State Rep. Aaron Regunberger chats with constituents at the meeting.

State Rep. Aaron Regunberg chats with constituents at the meeting.

The final item on the agenda was the discussion of the nation’s changing neighborhoods led by Marc. J. Dunkelman, author of The Vanishing Neighbor: The Transformation of American Community and a Taubman Fellow at Brown University’s Watson Institute for International and Public Affairs.

He presented the findings of his research on the evolving American community and said that ordinary citizens have lost faith in traditional institutions. He described a social model of three concentric rings of interaction, with an inner circle of intensity and an outer ring of single common interests. He characterized the middle ring as composed of casual meetings of neighbors sharing common problems and solutions.

His premise is that this ring is deteriorating because of narcissistic emphasis on inner-ring relations and the capitalization of outer-ring opportunities. He said that most American problem-solving institutions are based on middle-ring interactions, and as these diminish, so does the faith in traditional methods. He said U.S. social architecture “was based on common solutions by people who knew each other,” but that has changed and middle-ring “relationships are collapsing,” perhaps as a result of technology.
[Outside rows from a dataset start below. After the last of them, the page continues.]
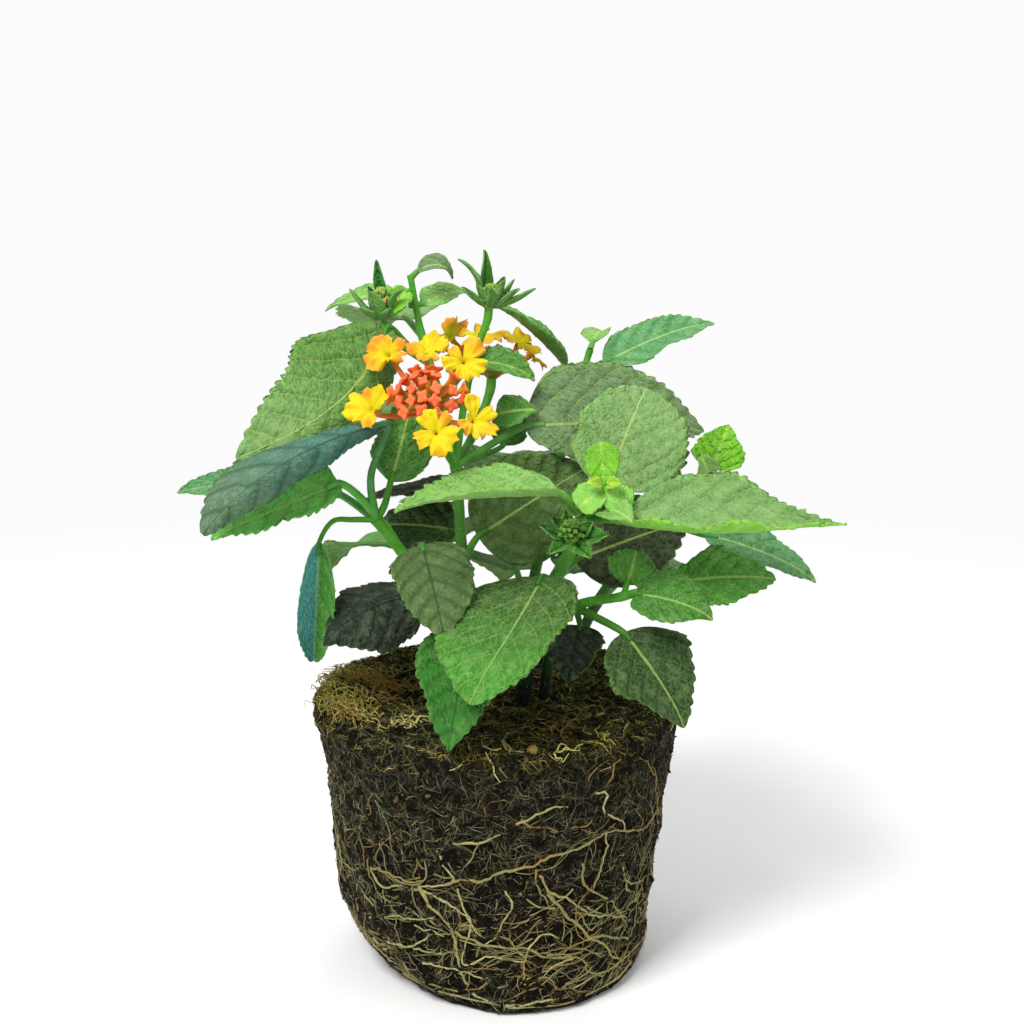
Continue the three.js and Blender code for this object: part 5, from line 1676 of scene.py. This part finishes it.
def litter():
    """The fibres, twigs and pebble that lie on the rim."""
    dice = random.Random(11)
    paths = []
    for x, y, spread, count, thick, tone in TUFTS:
        paths += [curled_fibre(x, y, spread, thick, tone, dice) for _ in range(count)]
    strands = tubes("rim_strands", paths, 6, ROOT_SKIN)
    skin = Skin()
    pebble(skin)
    return joined("rim_litter", [skin.build("pebble", [ROOT_SKIN]), strands])


# ---------------------------------------------------------------- stage


CAMERA_PLACE = (0, -0.415, 0.225)
CAMERA_DOWN = 13.2
CAMERA_ASIDE = -0.6
LENS = 54.95
FLOOR_REACH = 6.0
FLOOR_Z = -0.0004
# In metres and watts: (place, point it looks at, size, power)
LIGHTS = {
    "key": ((-0.4, -0.55, 0.95), (0, 0, 0.12), 0.4, 11.5),
    "fill": ((0.8, -0.5, 0.5), (0, 0, 0.1), 0.6, 2.0),
    "top": ((0.15, 0.4, 1.0), (0, 0, 0.1), 0.6, 4.0),
}


def add_camera():
    """The view: from the front, a little above, with a long lens."""
    data = bpy.data.cameras.new("view")
    data.sensor_width = 36
    data.lens = LENS
    made = add_object("view", data)
    made.location = CAMERA_PLACE
    made.rotation_euler = (math.radians(90 - CAMERA_DOWN), 0, math.radians(CAMERA_ASIDE))
    bpy.context.scene.camera = made


def add_light(name, place, target, size, power):
    """A soft square light that looks at a point."""
    data = bpy.data.lights.new(name, "AREA")
    data.shape = "SQUARE"
    data.size = size
    data.energy = power
    made = add_object(name, data)
    made.location = place
    way = Vector(target) - Vector(place)
    made.rotation_euler = way.to_track_quat("-Z", "Y").to_euler()


def add_stage():
    """Pale floor, even sky and soft lights."""
    mesh = bpy.data.meshes.new("floor")
    corners = [(FLOOR_REACH * x, FLOOR_REACH * y, FLOOR_Z) for x, y in ((-1, -1), (1, -1), (1, 1), (-1, 1))]
    mesh.from_pydata(corners, [], [(0, 1, 2, 3)])
    mesh.materials.append(floor_finish())
    add_object("floor", mesh)
    world = bpy.data.worlds.new("sky")
    world.use_nodes = True
    tree = world.node_tree
    backdrop = tree.nodes["Background"]
    backdrop.inputs["Color"].default_value = (1, 1, 1, 1)
    seen = wire(tree, "ShaderNodeLightPath").outputs["Is Camera Ray"]
    strength = maths(tree, "MULTIPLY_ADD", seen, SKY_WHITE - SKY_LIGHT, SKY_LIGHT)
    tree.links.new(strength, backdrop.inputs["Strength"])
    bpy.context.scene.world = world
    for name, facts in LIGHTS.items():
        add_light(name, *facts)
    bpy.context.scene.view_settings.view_transform = "Standard"


# ---------------------------------------------------------------- making the plant

add_camera()
add_stage()

for order, (stem, facts) in enumerate(STEMS.items(), 1):
    dress(leafy_stem(stem, facts, order), "leaf", stem)

dress(open_head("front_head", FRONT_FLORETS, seed=100), "petal_yellow", "front_head_florets")
dress(bud_dome("front_head", FRONT_BUDS, length=12.8, radius=3.9, ripeness=(0.0, 0.25), seed=200),
      "bud_coral", "front_head_buds")
dress(open_head("rear_head", rear_rows(ring=14, height=9.6, seed=7), seed=300),
      "petal_orange", "rear_head_florets")
dress(bud_dome("rear_head", REAR_BUDS, length=8.6, radius=3.0, ripeness=(0.5, 0.9), seed=400),
      "bud_coral", "rear_head_buds")
for head, facts in BUD_HEADS.items():
    dress(bud_head(head, *facts), "bud_green", head)

ball = peat_ball()
for layer, (length, hug, seed) in FIBRE_LAYERS.items():
    dress(grown(layer, ball, STRANDS, Density=5e5, Length=length * MM, Thickness=0.13 * MM,
                Wiggle=6 * MM, Lift=0.3, Hug=hug, Bends=3, Seed=seed, Material=FIBRE), "peat")
dress(grown("peat_crumbs", ball, CRUMBS, Density=7e4, Radius=0.7 * MM, Seed=2, Material=CRUMB), "peat")
moss_ground = ground_for(ball, "moss_ground", moss_cover)
dress(grown("moss_strands", moss_ground, STRANDS, Density=1.4e6, Length=4 * MM, Thickness=0.14 * MM,
            Wiggle=8 * MM, Lift=0.7, Hug=0.3, Bends=3, Seed=3, Material=MOSS), "peat")
straw_ground = ground_for(ball, "straw_ground", straw_cover)
dress(grown("straw_litter", straw_ground, STRANDS, Density=2.2e4, Length=7 * MM, Thickness=0.2 * MM,
            Wiggle=5 * MM, Lift=0.3, Hug=0.25, Bends=5, Seed=4, Material=STRAW), "peat")
dress(litter(), "peat")
bpy.data.objects.remove(moss_ground)
bpy.data.objects.remove(straw_ground)
dress(ball, "peat", "root_ball")
dress(root_web(), "root", "root_net")
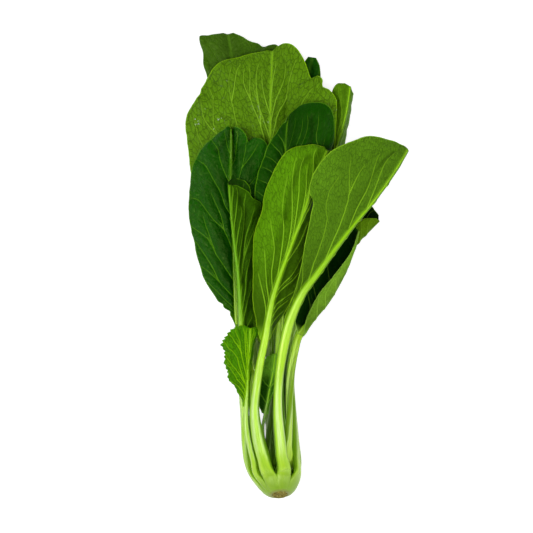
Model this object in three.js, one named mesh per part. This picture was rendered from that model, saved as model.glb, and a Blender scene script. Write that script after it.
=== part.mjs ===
// One head of choy sum, lying on its side on a flat surface.
//
// A head is a short stem, the crown, with a rosette of leaves around it. Every leaf is a fleshy stalk, which
// runs on as the midrib, and a thin blade that the midrib carries. Here each stalk and each blade is a solid
// of its own. The head lies along Y with its crown towards -Y, and the surface is at the lowest Z.
//
// Lengths are in millimetres and angles in degrees. The leaves are placed in a table frame, whose Z is the
// height above the surface, and the last lines move the whole head so that the middle of its footprint is
// the origin.
import * as THREE from "three";

// ---- Driving dimensions ----------------------------------------------------------------------------------

const bladeThickness = 1.0;
const midribGap = 0.35; // between a blade and the midrib that carries it
const bladeStart = 2.4; // half the width of a blade where it begins
const bladeRows = 11; // steps along a blade
const bladeColumns = 3; // steps across each half of a blade
const foldColumns = 5; // the same for a half that folds over
const stalkStep = 15; // the most that a stalk goes on between two rings
const stalkSides = 8;
const tipThickness = 1.1; // a midrib's thickness where it ends, at the tip of the blade
const underShare = 0.62; // how much of a stalk's thickness is on the leaf's underside
const sectionShares = [0, 0.28, 0.6, 1]; // where a stalk's foot, belly, waist and neck are along it

// The crown: a stub of stem with its cut face at the end. Its profile is radius against the height along
// the stem, and `lean` is the way the stem grows.
const crown = {
  centre: new THREE.Vector3(8.8, -154.5, 20.5),
  lean: new THREE.Vector3(-0.1, 1, -0.55).normalize(),
  profile: [
    [0, -4.2],
    [4.8, -4.2],
    [5.5, -3],
    [5.6, 0],
    [4.3, 5],
    [2.8, 10],
    [0, 13],
  ],
  sides: 16,
};

// Where the stalks of a whorl leave the crown and how they flare: radius from the stem's axis and height
// along it, at a stalk's foot and a little further on.
const whorls = {
  outer: { foot: [8.8, -3.4], flare: [13, 2.6] },
  side: { foot: [8.8, -3.4], flare: [12.6, 3.2] },
  inner: { foot: [7.8, 5], flare: [8.8, 10] },
};

const pale = "#b4dc5a";
const shaded = "#85a92a";
const underGreen = "#64913a";
const brightGreen = "#5b9012";
const deepGreen = "#2c5e06";
const duskGreen = "#3c6a10";

// ---- The leaves ------------------------------------------------------------------------------------------
// `under` says that the leaf lies with its underside up. `around` is the angle at which its stalk leaves the
// crown, from +X towards +Z. `stalk` and `midrib` are the points that the leaf's line goes through, up to
// where the blade starts and from there to its tip. `section` is the stalk's width and thickness at its
// foot, its belly, its waist and its neck, which is where the blade starts.
// Each half of the blade spans from the midrib to its `edge`. It bulges by `bulge` times its width, sways by
// `sway` times its width, first one way and then the other, and with a `fold` it bends round that line.

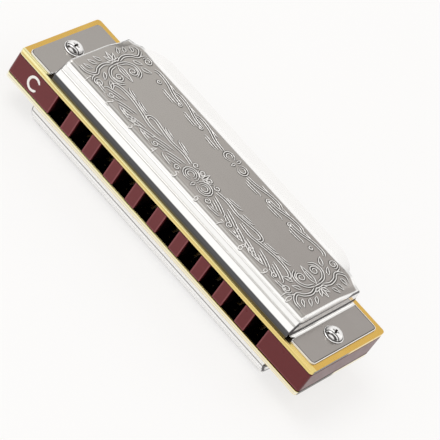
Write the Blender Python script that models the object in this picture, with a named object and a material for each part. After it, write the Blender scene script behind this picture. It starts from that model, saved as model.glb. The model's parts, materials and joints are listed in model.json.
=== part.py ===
"""Diatonic harmonica: a comb with ten chambers between two reed plates, under two sheet covers.

Units are metres. X runs along the holes, low notes at -X. -Y is the mouth side, +Y the open
back, +Z up. The origin is on the ground below the middle of the whole harmonica.
"""

import math

import bmesh
import bpy
from mathutils import Matrix

# Number of channels and the grid they lie on
HOLE_COUNT = 10
HOLE_PITCH = 0.0075
HOLE_WIDTH = 0.0045

# Comb
COMB_END_LAND = 0.0140
COMB_DEPTH = 0.028
COMB_HEIGHT = 0.0062
COMB_CORNER_RADIUS = 0.0008
COMB_EDGE_CHAMFER = 0.0003
CHAMBER_END_ROOM = 0.0010
CHAMBER_CORNER_RADIUS = 0.0009

# Reed plates
PLATE_THICKNESS = 0.0011
PLATE_CORNER_RADIUS = 0.0009
SEAT_GAP = 0.00006

# Reeds, their slots and rivets
PAD_FRONT = 0.0022
PAD_LENGTH = 0.0030
PAD_WIDTH = 0.0031
PAD_THICKNESS = 0.00035
PAD_SHOULDER = 0.0009
PAD_RAMP = 0.0005
PAD_HOLE_CLEARANCE = 0.0002
TONGUE_WIDTH = 0.0020
TONGUE_THICKNESS = 0.0002
LONGEST_TONGUE = 0.0160
SHORTEST_TONGUE = 0.0102
REED_SEAT_GAP = 0.00026
SLOT_SIDE_CLEARANCE = 0.0003
SLOT_END_CLEARANCE = 0.0004
RIVET_RADIUS = 0.0005
RIVET_HEAD_RADIUS = 0.0009
RIVET_HEAD_HEIGHT = 0.0004
RIVET_CROWN_RADIUS = 0.00056
RIVET_CROWN_HEIGHT = 0.0002
RIVET_RUNNING_GAP = 0.0002
RIVET_HOLE_CLEARANCE = 0.00006

# Covers
COVER_SHEET = 0.00045
COVER_RISE = 0.0058
FLANGE_SIDE_INSET = 0.0015
FLANGE_FRONT_INSET = 0.0013
FLANGE_BACK_INSET = 0.0018
FLANGE_CORNER_RADIUS = 0.0011
ARCH_FROM_HOLE = 0.0045
ARCH_FRONT_INSET = 0.0006
FRONT_WALL_HEIGHT = 0.0018
FRONT_SLOPE_RUN = 0.0027
FRONT_STEP_HEIGHTS = (0.0035, 0.00475)
STEP_DEPTH = 0.00012
SHOULDER_REACH = 0.0009
TOP_BACK = 0.0247
CREASE_DEPTH = 0.00045
CREASE_RUN = 0.0006
LIP_OVERHANG = 0.0016
LIP_END_INSET = 0.0051
LIP_CORNER_RADIUS = 0.0036
LIP_EDGE_DROP = 0.00005
BACK_CORNER_DROP = 0.0014
BACK_CORNER_FALL_RUN = 0.0092
END_WALL_RUN = 0.0011
END_WALL_ROUNDNESS = 0.55
FLANGE_TURN_RUN = 0.00055
NOTCH_WIDTH = 0.0009
NOTCH_DEPTH = 0.0016

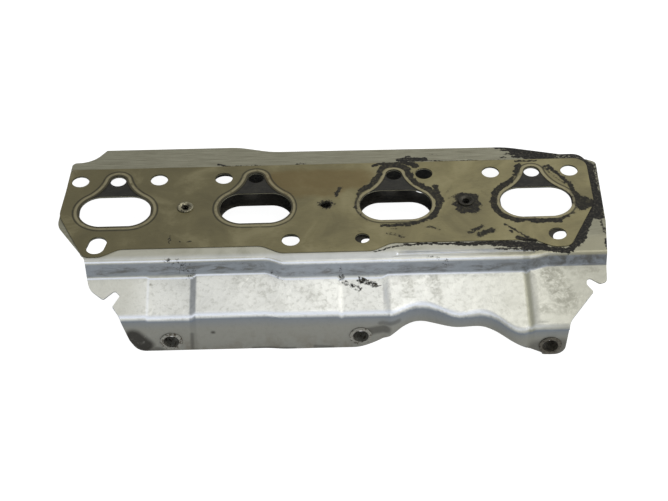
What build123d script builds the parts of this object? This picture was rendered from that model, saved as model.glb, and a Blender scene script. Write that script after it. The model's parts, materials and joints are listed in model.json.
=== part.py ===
from build123d import *
from math import atan2, cos, degrees, radians, sin, sqrt, tan
import os

# Exhaust manifold gasket for a row of four ports, with its heat shield in one sheet.
# The gasket lies in the XY plane while it is built: X runs along the ports, Y from the
# shield to the back edge, and Z = 0 is the top of the carrier sheet. At the end it is
# laid down as it rests, on the shield's front edge and the sagging lower layer.

# Sheet thicknesses
upper_thickness = 0.3
spacer_thickness = 0.3
shield_thickness = 0.6
lower_thickness = 0.3

# Ports
port_pitch = 84.0
port_count = 4
port_width = 42.5
port_height = 28.0
port_corner_radius = 12.5
nose_hole_y = 28.3
nose_hole_diameter = 9.6

# Teardrop openings of the upper layer, with a raised bead round each
opening_margin = 0.45
opening_side_flat = 0.5
opening_nose_radius = 5.0
opening_flank_radius = 30.0
bead_width = 2.6
bead_height = 0.5
bead_flank_angle = 50.0

# Stud holes
stud_hole_diameter = 10.6
back_row_y = 28.5
front_row_y = -30.3
front_slot_length = 15.5
front_slot_lean = 14.0
front_slot_shift = 0.8
locating_hole_diameter = 8.7

# Places of the stud holes along the row, each from the nearest port
outer_stud_offset = 23.0
inner_stud_offset = 25.0
middle_stud_offset = 18.3
odd_stud_offset = 19.6
front_outer_offset = 9.5
front_middle_offset = 21.0

# Tubular rivets between the ports
rivet_y = 1.2
rivet_hole_diameter = 6.4
rivet_clearance = 0.05
rivet_flange_diameter = 9.6
rivet_flange_height = 1.0
rivet_tail_diameter = 8.6
rivet_tail_height = 0.8
rivet_bore_diameter = 4.4
rivet_rim_width = 0.9
rivet_dish_floor = 0.2
torn_hole_diameter = 9.4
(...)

He said that “if foundations of social interactions change, the institutions based on them crumble and we have to address whether to shore them up or construct new institutions.” He pointed out that new ideas come from “braiding together” different approaches, but that millennials are choosing not to interact with diverse opportunities.

His solution, he told the audience, is to promote interaction by inviting strangers to share viewpoints. This prompted lively discussion until the time allotted for the annual meeting ran out.